- The Judgement on the Eskom Board review of the National Energy Regulator of South Africa’s (NERSA’s) decision on the Multi-Year Price Determination (MYPD) 4 was delivered yesterday.
- The Judgement requires Eskom to recover the R69bn, in a phased manner over a three year period.
- Prior to the Court hearing, NERSA was in agreement that the deduction of the equity injection was not correct in terms of its MYPD methodology.
- The Judge was required only to make a decision on the recovery of the equity.
Eskom welcomes this decision which allows for Eskom to migrate towards a situation where it could become more self-sufficient and be in a position to recover efficient costs and reduce its dependence for further equity support from the Government.
Calib Cassim, Eskom’s Chief Financial Officer says, “The Judgement that has been delivered is very encouraging. It aids in instilling confidence in the regulatory regime within the country, by ensuring that the NERSA methodology is adhered to.

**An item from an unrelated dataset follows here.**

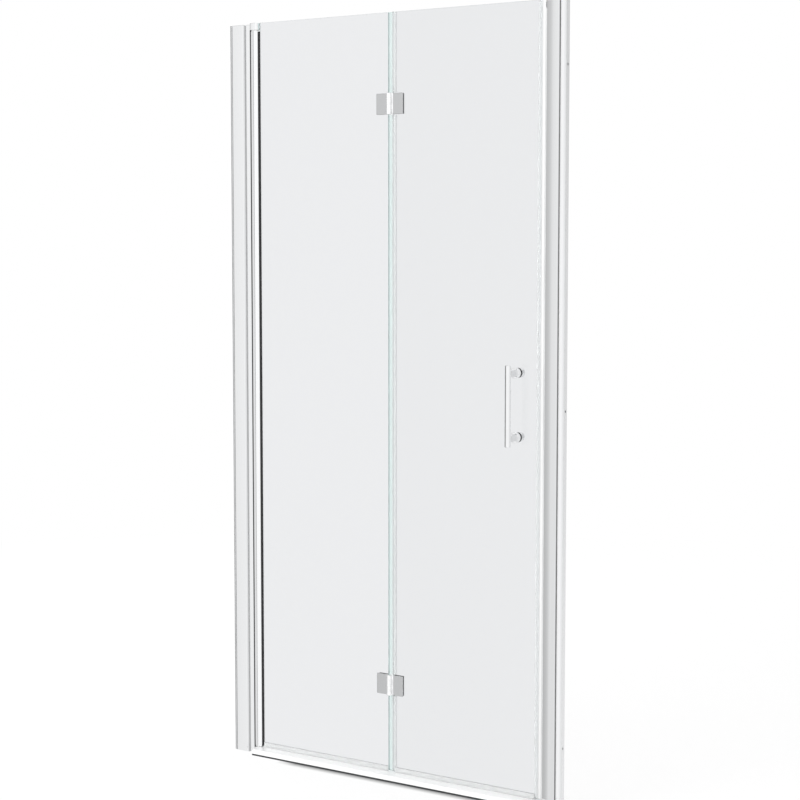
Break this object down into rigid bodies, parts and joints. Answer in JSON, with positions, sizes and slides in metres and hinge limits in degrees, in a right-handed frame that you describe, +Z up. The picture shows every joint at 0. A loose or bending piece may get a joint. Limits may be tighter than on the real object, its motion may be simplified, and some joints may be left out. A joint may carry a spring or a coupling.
{
  "type": "bifold shower door",
  "caption": "Frameless bifold shower door: two hinged clear glass panels between slim polished posts, with a low threshold rail and a bar handle.",
  "frame": {"origin": "on the top of the shower tray, at the middle of the doorway's width and in the middle plane of the glass; this point is on the base gasket's underside", "axes": "+X from the pivot jamb to the strike post, along the door; +Y into the shower, so the handle side is -Y; +Z up"},
  "size_m": [0.99, 0.069, 1.9],
  "materials": {
    "polished_aluminium": "polished bright silver",
    "satin_aluminium": "polished bright silver, wall side",
    "chrome": "polished chrome plate",
    "steel": "plain stainless steel",
    "glass": "clear toughened glass with polished edges",
    "clear_seal": "clear flexible seal",
    "white_magnet": "white magnet strip",
    "black_rubber": "black gasket rubber",
    "grey_gasket": "dark grey base seal",
    "nylon": "natural nylon"
  },
  "bodies": {
    "frame": {"wall_channel_left": "satin_aluminium", "wall_channel_right": "satin_aluminium", "pivot_jamb": "polished_aluminium", "strike_post": "polished_aluminium", "post_top_caps": "polished_aluminium", "post_edge_seals": "grey_gasket", "post_fixing_screws": "steel", "fixing_screw_covers": "chrome", "strike_magnet": "white_magnet", "jamb_wiper_seal": "grey_gasket", "pivot_block_top": "polished_aluminium", "pivot_block_bottom": "polished_aluminium", "pivot_pin_top": "steel", "pivot_pin_bottom": "steel", "pivot_block_screws": "steel", "threshold_rail": "satin_aluminium", "threshold_gasket": "grey_gasket", "threshold_end_caps": "satin_aluminium"},
    "pivot_panel": {"pivot_profile": "polished_aluminium", "pivot_bush_top": "nylon", "pivot_bush_bottom": "nylon", "pivot_glass": "glass", "glazing_gasket_front": "black_rubber", "glazing_wedge_rear": "black_rubber", "pivot_drip_seal": "clear_seal", "hinge_pivot_leaf_lower": "chrome", "hinge_pivot_leaf_upper": "chrome", "hinge_pivot_clamp_lower": "chrome", "hinge_pivot_clamp_upper": "chrome", "hinge_pivot_pads": "black_rubber", "hinge_pivot_screws": "steel", "hinge_pin_lower": "chrome", "hinge_pin_upper": "chrome", "hinge_washers": "nylon"},
    "door_panel": {"door_glass": "glass", "hinge_door_leaf_lower": "chrome", "hinge_door_leaf_upper": "chrome", "hinge_door_clamp_lower": "chrome", "hinge_door_clamp_upper": "chrome", "hinge_door_pads": "black_rubber", "hinge_door_screws": "steel", "fold_seal": "clear_seal", "door_edge_seal": "clear_seal", "door_magnet": "white_magnet", "door_drip_seal": "clear_seal", "handle_bar": "chrome", "handle_posts": "chrome", "handle_roses": "chrome", "handle_washers": "black_rubber", "handle_rear_caps": "chrome", "handle_bolts": "steel"}
  },
  "joints": [
    {"name": "pivot_swing", "type": "hinge", "parent": "frame", "child": "pivot_panel", "pos_m": [-0.418, 0, 0.95], "axis": [0, 0, 1], "range_deg": [0, 90]},
    {"name": "door_fold", "type": "hinge", "parent": "pivot_panel", "child": "door_panel", "pos_m": [0.0045, -0.008, 0.95], "axis": [0, 0, -1], "range_deg": [0, 170]}
  ]
}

This Judgement will assist Eskom in paving the way forward towards financial sustainability.”
It is understood that certain vulnerable sectors of the economy – poor residential customers and certain industrial sectors will require special consideration. Various measures are already in place to protect the poor. In addition, Eskom has been participating, under the leadership of the Department of Mineral Resources and Energy (DMRE), in proposals where certain vulnerable economic sectors would be considered for targeted support.
Eskom will work with NERSA in implementing the outcome of the Court decision.